As a newspaper reporter, you’ve covered Hollywood and the movie business for years. Was it really as venal and cutthroat during the glory days of the studio system as you describe in the book?
One of the striking things about works of fact and fiction centered on the movie business is how little the essentials have changed. None of the grasping, climbing, or creativity in Lillian Ross’s brilliantly reported book Picture, written about the making of the 1951 film The Red Badge of Courage, or the fear-based careerism in the novel The Producer by the great screenwriter and director Richard Brooks seem foreign or even dated to anyone working in Hollywood today.
At the same time, it sounded like a lot of fun back then, if you weren’t getting beaten up, slapped around, or killed. How do you compare it to the movie business today?
During the 40s, Hollywood still worked under the so-called “studio system.” Writers, directors, and actors were employees who went to work every day and did as they were told, just as the carpenters, electricians, and camera operators did. It was a feudal economy for most, but a remarkable number of first-rate films got made that way.
Why do you think people are still drawn to the hardboiled hero? Could it be that noir is the American equivalent of French existentialism?
It’s in our blood. The hard-boiled hero—the lone man who has a tough job to do and a tough heart to do it with—has been with us from the start, whether he is Natty Bumppo from James Fenimore Cooper’s The Deerslayer or Harry Morgan from Hemingway’s To Have and Have Not. The hardboiled detective is the original urban cowboy.
Writers are supposed to have a “process,” meaning at some point they have to find the time to sharpen a pencil and sit down to write. What’s your process?
Get up early, every day, without fail. Work for two hours straight, every day, without interruption.
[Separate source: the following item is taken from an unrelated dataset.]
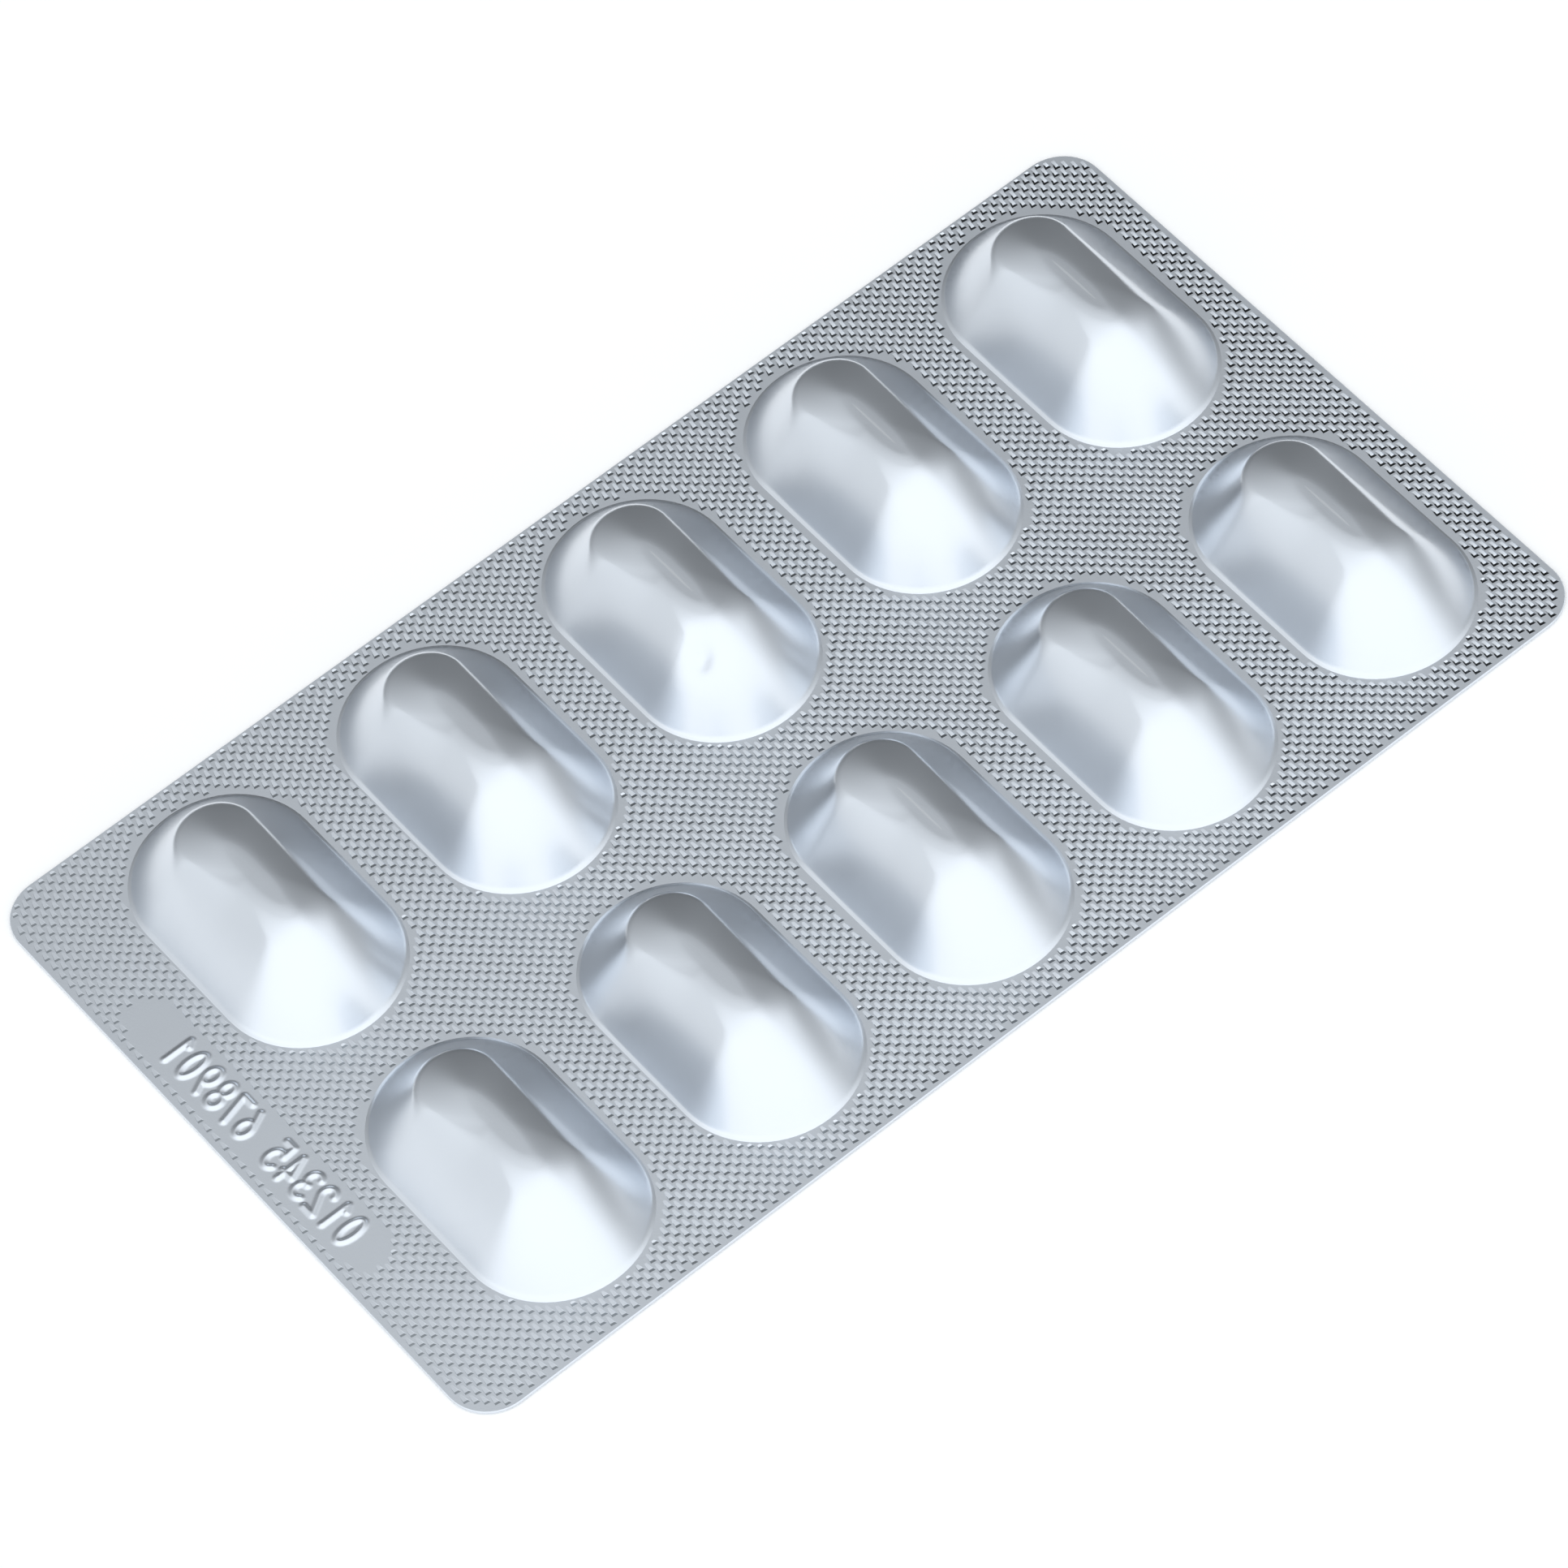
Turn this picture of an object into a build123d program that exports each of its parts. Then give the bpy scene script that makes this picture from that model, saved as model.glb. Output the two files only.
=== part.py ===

Continue until a book emerges.
Who’s your favorite: Chandler or Hammett? And why?
Dashiell Hammett invented the genre. Raymond Chandler perfected it. I prefer Chandler for the grace, style, and humor he brought to the work.
You are also the motorcycle and car columnist for the Los Angeles Times. If you had to pick one car to own from around 1947, the year in which The Studio Kill is set, what would it be?
While I am partial to the forward-looking design of the Tucker, I cannot resist the pure audacity of the 1948 Cadillac convertible—a great mass of arrogant American automotive engineering.